Pedestrians hit by cars in Illinois to face fewer auto insurance struggles

Auto insurance - Pedestrians walking across road

The state Supreme Court has issued a ruling to help victims to be able to better access cost coverage.

This month, the Illinois Supreme Court ruled to make it easier for pedestrians struck by vehicles to be able to have their medical costs covered by auto insurance.

The ruling was meant to help reduce the number of barriers in the way of victims having costs covered.

It isn’t uncommon for auto insurance companies to initially deny claims filed by pedestrians because they aren’t passengers in a covered vehicle. Therefore, while they were still injured in a vehicle collision, they faced substantially greater struggles to have their medical costs covered. The same could be said for cyclists struck by cars.

Auto insurance - Bike on road with car in the background

The state Supreme Court has now ruled in favor of people outside the covered vehicle who are struck by an uninsured driver or who are injured in a hit-and-run. The ruling states that in these cases an individual’s own policy will provide coverage.

The ruling removes an important barrier to being able to access coverage from one’s own auto insurance.

Now that the precedent has been set in the state, people who are injured when hit by a car driven by someone uninsured or who drives away without leaving contact information can use their own coverage.

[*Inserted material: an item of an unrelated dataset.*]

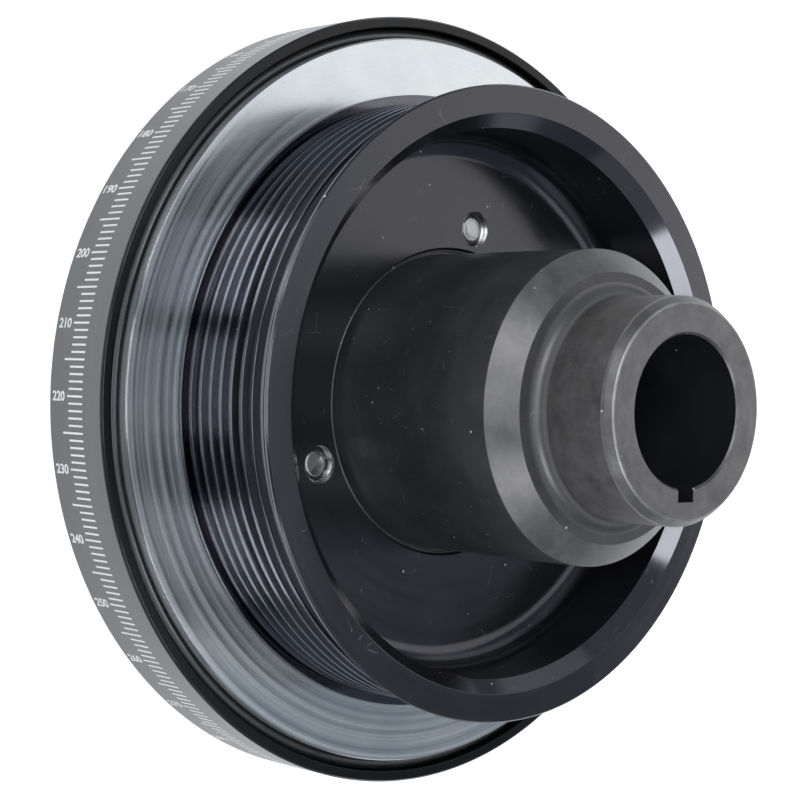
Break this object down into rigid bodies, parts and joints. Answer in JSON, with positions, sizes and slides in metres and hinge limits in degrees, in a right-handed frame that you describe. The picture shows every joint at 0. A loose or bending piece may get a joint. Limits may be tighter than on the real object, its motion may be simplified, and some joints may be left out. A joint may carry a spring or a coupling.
{
  "type": "harmonic balancer",
  "caption": "Crankshaft harmonic balancer: a marked outer shell round a floating steel ring, a multi-rib belt pulley behind it, and a long keyed hub with a seal nose.",
  "frame": {"origin": "centre of the front face, on the crank's axis, which the part stands on", "axes": "+Z along the crank's axis from the front face to the end of the nose, +X through the middle of the keyway"},
  "size_m": [0.1798, 0.1798, 0.1018],
  "materials": {
    "black_oxide_steel": "black oxide, satin",
    "black_shell": "satin black with white laser marks",
    "zinc_steel": "bright zinc over fine turning marks",
    "black_aluminium": "black anodised, satin",
    "inner_aluminium": "black anodised, satin",
    "ring_rubber": "soft black",
    "screw_steel": "plain steel with a light oil film"
  },
  "bodies": {
    "root": {"hub": "black_oxide_steel", "outer_shell": "black_shell", "inertia_weight": "zinc_steel", "inner_shell": "inner_aluminium", "pulley": "black_aluminium", "pulley_screws": "screw_steel", "shell_screws": "screw_steel", "rim_ring_rear": "ring_rubber", "rim_ring_front": "ring_rubber", "outer_face_ring": "ring_rubber", "inner_face_ring": "ring_rubber", "back_face_ring": "ring_rubber", "flange_ring": "ring_rubber"}
  },
  "joints": []
}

Still, it’s important to remember that this is only one of several challenges that people could face when trying to make this type of claim. That a victim could indeed file the claim for this purpose is one thing. There remain additional steps that will often need to take place in order to ensure the insurer will deem the injuries covered. For instance, victims will typically need to prove that they are entitled to receive an auto insurance payment for accident injuries.

The new ruling is in its early days, so the shape it will take as victims file claims will be defined with time. That said, the initial barrier has now been removed, allowing those victims to know that the effort is one that they are entitled to make and insurers are required to honor that.